È comunque previsto un tavolo tecnico per definire le ulteriori misure per il rispetto delle previsioni del Testo unico da parte degli influencer, annunciato da una comunicazione dell’AgCom del 22 gennaio 2024, aperto alla partecipazione di associazioni di influencer, piattaforme per la condivisione di video, social media, agenzie di influencer marketing e in generale di chi funge da intermediario tra influencer e aziende (quindi anche avvocati).
Un tema specifico è invece trattato dal Ddl governativo, che si sviluppa (per ora) in 5 articoli, di cui il primo perimetra l’ambito di applicazione, che è la pubblicità e le pratiche commerciali poste in essere da parte di produttori e professionisti in relazione alla promozione, alla vendita o alla fornitura ai consumatori di prodotti, i cui proventi siano in parte destinati a scopi di beneficenza (proprio il caso Ferragni-Balocco).

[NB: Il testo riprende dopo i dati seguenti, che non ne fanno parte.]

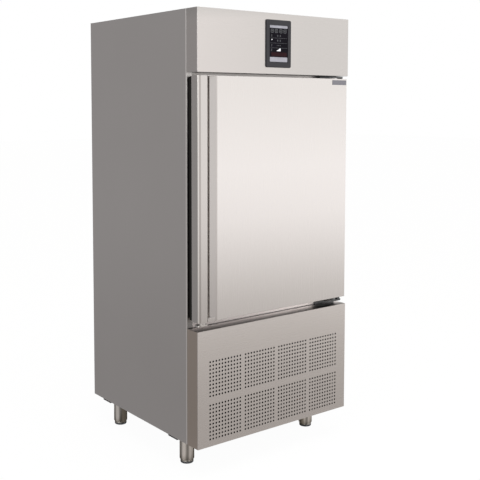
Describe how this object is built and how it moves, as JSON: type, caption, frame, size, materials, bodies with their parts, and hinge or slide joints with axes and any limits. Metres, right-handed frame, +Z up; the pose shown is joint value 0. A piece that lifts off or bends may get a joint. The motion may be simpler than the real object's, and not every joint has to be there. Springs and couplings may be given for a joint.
{
  "type": "blast chiller",
  "caption": "Upright steel blast chiller with a full-height door and built-in grip, touch controller, perforated vent panel, tray racks, fans, condensing unit and levelling legs.",
  "frame": {"origin": "on the floor under the middle of the whole object", "axes": "+Z up, the front with the door faces -Y, +X to the right as seen from the front"},
  "size_m": [0.8, 0.84, 1.815],
  "materials": {
    "side_steel": "brushed, darker",
    "front_steel": "fine brushed",
    "liner_steel": "fine brushed",
    "galvanised": "galvanised",
    "foam": "rigid foam",
    "leg_steel": "turned",
    "foot_plate": "painted",
    "bezel_plastic": "moulded",
    "screen_glass": "black printed glass",
    "board": "circuit board",
    "black_plastic": "moulded",
    "dark_plastic": "moulded",
    "rubber": "matte",
    "black_paint": "gloss paint",
    "fins": "bare",
    "copper": "copper tube",
    "fan": "painted",
    "wire": "drawn wire",
    "badge": "satin"
  },
  "bodies": {
    "cabinet": {"left_side_panel": "side_steel", "right_side_panel": "side_steel", "top_panel": "side_steel", "back_panel": "galvanised", "tank_foam": "foam", "chamber_liner": "liner_steel", "front_frame": "liner_steel", "base_pan": "galvanised", "foot_plates": "foot_plate", "leg_tubes": "leg_steel", "header_panel": "front_steel", "controller_bezel": "bezel_plastic", "controller_glass": "screen_glass", "circuit_boards": "board", "control_box": "galvanised", "door_switch": "black_plastic", "top_hinge_bracket": "galvanised", "bottom_hinge_bracket": "galvanised", "panel_screws": "galvanised", "vent_panel": "front_steel", "vent_panel_frame": "front_steel", "rear_grille": "galvanised", "compressor": "black_paint", "compressor_grommets": "rubber", "terminal_cover": "dark_plastic", "condenser_coil": "fins", "condenser_shroud": "galvanised", "condenser_motor": "black_paint", "liquid_receiver": "black_paint", "filter_drier": "copper", "discharge_line": "copper", "condenser_line": "copper", "liquid_line": "copper", "suction_line": "copper", "drain_pipe": "dark_plastic", "condensate_tray": "dark_plastic", "cable_gland": "black_plastic", "evaporator_coil": "fins", "fan_baffle": "liner_steel", "evaporator_motors": "black_paint", "fan_guards": "wire", "left_tray_rack": "wire", "right_tray_rack": "wire"},
    "door": {"handle_profile": "front_steel", "handle_end_caps": "front_steel", "door_skin": "front_steel", "door_foam": "foam", "door_liner": "liner_steel", "door_profile": "black_plastic", "door_gasket": "rubber", "door_badge": "badge", "hinge_bushes": "black_plastic", "door_magnet": "dark_plastic"},
    "condenser_fan": {"condenser_fan": "fan"},
    "upper_evaporator_fan": {"upper_evaporator_fan": "fan"},
    "lower_evaporator_fan": {"lower_evaporator_fan": "fan"},
    "adjuster_front_left": {"adjuster_front_left": "leg_steel"},
    "adjuster_front_right": {"adjuster_front_right": "leg_steel"},
    "adjuster_rear_left": {"adjuster_rear_left": "leg_steel"},
    "adjuster_rear_right": {"adjuster_rear_right": "leg_steel"}
  },
  "joints": [
    {"name": "door_hinge", "type": "hinge", "parent": "cabinet", "child": "door", "pos_m": [0.378, -0.388, 1.085], "axis": [0, 0, 1], "range_deg": [0, 110]},
    {"name": "condenser_fan_spin", "type": "hinge", "parent": "cabinet", "child": "condenser_fan", "pos_m": [-0.07, -0.222, 0.32], "axis": [0, -1, 0], "continuous": true},
    {"name": "upper_evaporator_fan_spin", "type": "hinge", "parent": "cabinet", "child": "upper_evaporator_fan", "pos_m": [0, 0.123, 1.295], "axis": [0, -1, 0], "continuous": true},
    {"name": "lower_evaporator_fan_spin", "type": "hinge", "parent": "cabinet", "child": "lower_evaporator_fan", "pos_m": [0, 0.123, 0.885], "axis": [0, -1, 0], "continuous": true},
    {"name": "level_front_left", "type": "slide", "parent": "cabinet", "child": "adjuster_front_left", "axis": [0, 0, -1], "range_m": [0, 0.03]},
    {"name": "level_front_right", "type": "slide", "parent": "cabinet", "child": "adjuster_front_right", "axis": [0, 0, -1], "range_m": [0, 0.03]},
    {"name": "level_rear_left", "type": "slide", "parent": "cabinet", "child": "adjuster_rear_left", "axis": [0, 0, -1], "range_m": [0, 0.03]},
    {"name": "level_rear_right", "type": "slide", "parent": "cabinet", "child": "adjuster_rear_right", "axis": [0, 0, -1], "range_m": [0, 0.03]}
  ]
}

Con l’art. 2 si stabilisce che i consumatori hanno diritto di ricevere dai produttori un'adeguata informazione sulla destinazione in beneficenza di una parte dei proventi della vendita del prodotto, e a questo scopo devono riportare sulla confezione il soggetto destinatario dei proventi della beneficenza, le finalità della beneficenza, e l’importo della stessa. Si richiede poi (art. 3) che prima di porre in vendita i prodotti va data notizia all’Autorità garante della concorrenza, che provvederà ad irrogare sanzioni a chi non rispetta le regole (art. 4).
Insomma dal Far west si passerà alla regolamentazione del mercato.